** BEGIN **

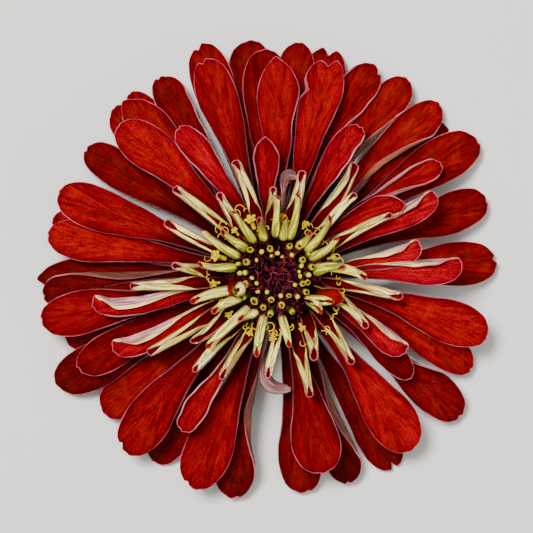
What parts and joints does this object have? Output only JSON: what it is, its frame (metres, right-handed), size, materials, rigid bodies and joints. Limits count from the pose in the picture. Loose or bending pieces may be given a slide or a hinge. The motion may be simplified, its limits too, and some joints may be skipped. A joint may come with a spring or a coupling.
{
  "type": "zinnia flower head",
  "caption": "Picked double zinnia head with a short cut stub, lying face up: whorls of broad red rays, rolled inner rays, pale quills and a dark chaffy disc.",
  "frame": {"origin": "on the surface the head lies on, under the middle of the spread of its rays", "axes": "+Z up, out of the face of the head; +X to the right and +Y up as the head is seen from above"},
  "size_m": [0.0919, 0.0916, 0.0285],
  "materials": {
    "stalk": "waxy green stem, finely ribbed",
    "bract_cup": "leathery green with dark fringed margins",
    "outer_rays": "velvety dark orange red with fine veins",
    "middle_rays": "velvety bright orange red with fine veins",
    "folded_rays": "velvety crimson with pale pink undersides",
    "rolled_rays": "matt cream outside, red inside",
    "yellow_florets": "soft yellow",
    "quill_rays": "pale yellow green, waxy, with red mouths",
    "bud_ring": "pale green yellow buds on maroon",
    "chaff_dome": "dark maroon, papery and fringed"
  },
  "bodies": {
    "root": {"stalk": "stalk", "bract_cup": "bract_cup", "outer_rays": "outer_rays", "middle_rays": "middle_rays", "folded_rays": "folded_rays", "rolled_rays": "rolled_rays", "yellow_florets": "yellow_florets", "quill_rays": "quill_rays", "bud_ring": "bud_ring", "chaff_dome": "chaff_dome"}
  },
  "joints": []
}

** END **

## STATED EXERCISE
Return the listing above in its exact form.

## WORKED SOLUTION
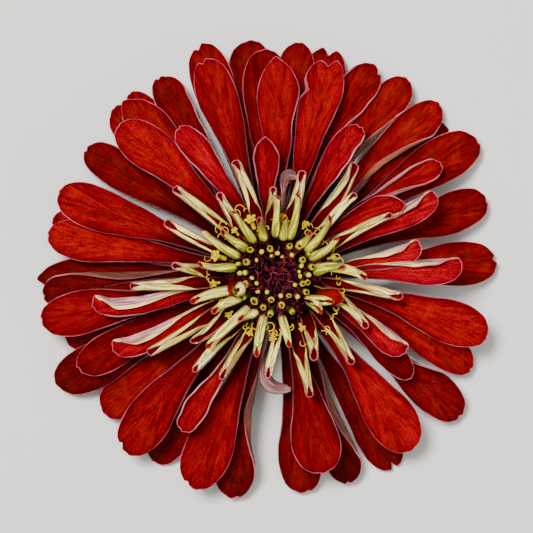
What parts and joints does this object have? Output only JSON: what it is, its frame (metres, right-handed), size, materials, rigid bodies and joints. Limits count from the pose in the picture. Loose or bending pieces may be given a slide or a hinge. The motion may be simplified, its limits too, and some joints may be skipped. A joint may come with a spring or a coupling.
{
  "type": "zinnia flower head",
  "caption": "Picked double zinnia head with a short cut stub, lying face up: whorls of broad red rays, rolled inner rays, pale quills and a dark chaffy disc.",
  "frame": {"origin": "on the surface the head lies on, under the middle of the spread of its rays", "axes": "+Z up, out of the face of the head; +X to the right and +Y up as the head is seen from above"},
  "size_m": [0.0919, 0.0916, 0.0285],
  "materials": {
    "stalk": "waxy green stem, finely ribbed",
    "bract_cup": "leathery green with dark fringed margins",
    "outer_rays": "velvety dark orange red with fine veins",
    "middle_rays": "velvety bright orange red with fine veins",
    "folded_rays": "velvety crimson with pale pink undersides",
    "rolled_rays": "matt cream outside, red inside",
    "yellow_florets": "soft yellow",
    "quill_rays": "pale yellow green, waxy, with red mouths",
    "bud_ring": "pale green yellow buds on maroon",
    "chaff_dome": "dark maroon, papery and fringed"
  },
  "bodies": {
    "root": {"stalk": "stalk", "bract_cup": "bract_cup", "outer_rays": "outer_rays", "middle_rays": "middle_rays", "folded_rays": "folded_rays", "rolled_rays": "rolled_rays", "yellow_florets": "yellow_florets", "quill_rays": "quill_rays", "bud_ring": "bud_ring", "chaff_dome": "chaff_dome"}
  },
  "joints": []
}